I want to believe that buried beneath the sickening, violent, ignorant rhetoric of our president—and the timid inaction of our Congress—that there is a country unwilling to stand against such naked hatred towards people that are different from us—whether it be religion, socioeconomic status, color or even just a differing view on something like climate change. A country unwilling to resort to violence as a quick, cathartic reaction to people who believe differently. A country that realizes we are much more of a global tribe, than a local one. And one that realizes differing opinions do not mean you’re being attacked directly. That we don’t have to protect our mindset with actual violence.
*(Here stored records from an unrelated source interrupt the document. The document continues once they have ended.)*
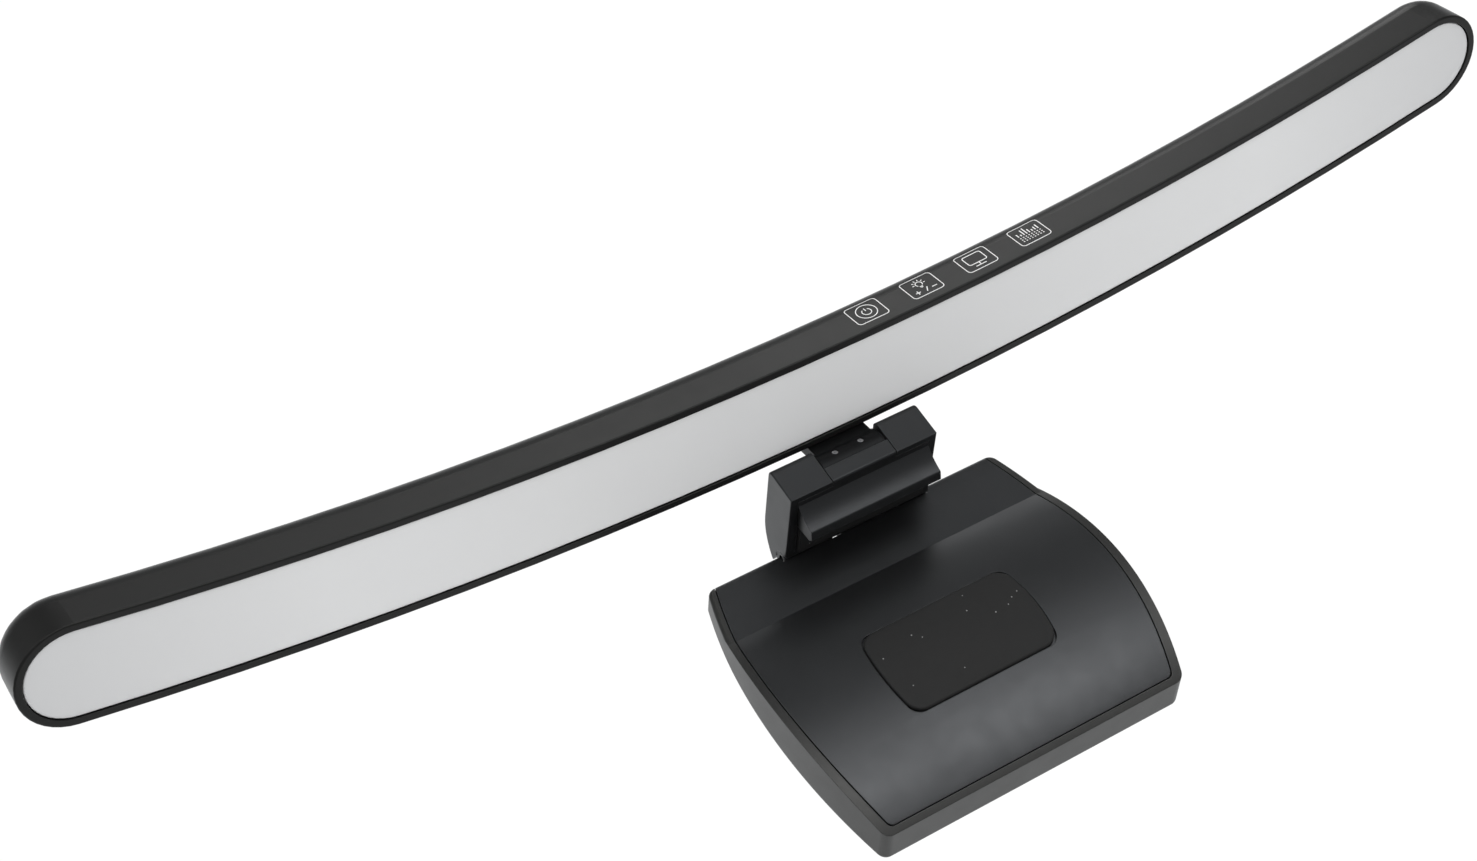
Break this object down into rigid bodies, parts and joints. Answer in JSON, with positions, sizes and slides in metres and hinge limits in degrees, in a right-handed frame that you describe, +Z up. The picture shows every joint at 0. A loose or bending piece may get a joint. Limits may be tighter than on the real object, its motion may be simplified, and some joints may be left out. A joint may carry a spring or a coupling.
{
  "type": "monitor light bar",
  "caption": "Curved lamp bar on a tilting hinge, with a hooked clamp block that sits on a monitor's top edge and a hinged counterweight plate behind it.",
  "frame": {"origin": "mid-width, where the lip pad's inner face meets the seat pad's lower face: the top front edge of the monitor", "axes": "+Z up, +X to the right of a person facing the screen, +Y away from them, towards the back of the monitor"},
  "size_m": [0.4618, 0.09, 0.1255],
  "materials": {
    "textured_black_abs": "fine spark-eroded texture, satin",
    "opal_diffuser": "frosted opal",
    "white_reflector": "matt white",
    "white_circuit_board": "white solder mask",
    "green_circuit_board": "green solder mask",
    "led_package": "phosphor gel",
    "copper_pad": "tinned copper foil",
    "plated_steel": "nickel plated",
    "bare_steel": "phosphated",
    "pin_steel": "ground",
    "screw_steel": "black zinc",
    "washer_nylon": "black nylon",
    "silicone": "soft matt silicone",
    "foam_tape": "closed-cell foam"
  },
  "bodies": {
    "clamp": {"clamp_housing": "textured_black_abs", "clamp_jaw": "textured_black_abs", "jaw_screws": "screw_steel", "lip_pad": "silicone", "tilt_pin": "pin_steel", "tilt_washers": "washer_nylon", "swing_pin": "pin_steel", "swing_washers": "washer_nylon"},
    "light_head": {"bar_housing": "textured_black_abs", "front_diffuser": "opal_diffuser", "reflector_tray": "white_reflector", "led_board": "white_circuit_board", "led_chips": "led_package", "touch_board": "green_circuit_board", "touch_electrodes": "copper_pad", "control_board": "green_circuit_board", "microphone": "plated_steel", "usb_c_socket": "plated_steel", "ambient_diffusers": "opal_diffuser", "ambient_boards": "green_circuit_board", "ambient_leds": "led_package", "tilt_arm": "textured_black_abs", "arm_screws": "screw_steel", "friction_sleeve": "plated_steel", "set_screws": "screw_steel"},
    "counterweight": {"weight_tray": "textured_black_abs", "weight_cover": "textured_black_abs", "steel_slab": "bare_steel", "slab_foam": "foam_tape", "grip_pad": "silicone", "cover_screws": "screw_steel"}
  },
  "joints": [
    {"name": "bar_tilt", "type": "hinge", "parent": "clamp", "child": "light_head", "pos_m": [0, -0.008, 0.0088], "axis": [1, 0, 0], "range_deg": [-25, 25]},
    {"name": "counterweight_swing", "type": "hinge", "parent": "clamp", "child": "counterweight", "pos_m": [0, 0.0146, 0.0036], "axis": [1, 0, 0], "range_deg": [-12, 50]}
  ]
}
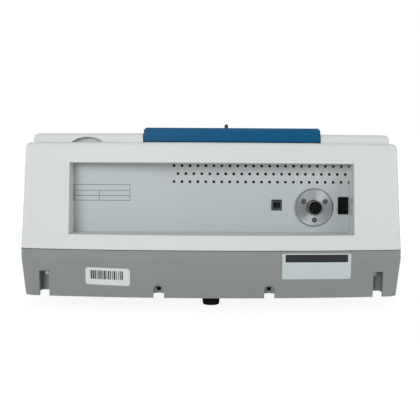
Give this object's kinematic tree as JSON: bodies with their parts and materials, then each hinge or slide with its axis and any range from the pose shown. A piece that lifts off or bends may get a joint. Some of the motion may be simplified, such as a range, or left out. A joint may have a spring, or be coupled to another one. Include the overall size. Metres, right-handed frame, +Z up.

I want to believe, but what I saw on the streets of my hometown today is in complete opposition to that. If anything, it’s the people I didn’t see that I have the most faith in. The attenders of local churches and other houses of faith that gathered today across the city to pray against such violence. The citizens who chose not to lend their voice or their blood to either side, and recognized that such hate is fueled by attention. Hate craves and needs to be recognized or it becomes nothing. The more we feed it, the more it spawns into several new tribes of its own.

Let’s do away with tribes, because then all we have are people.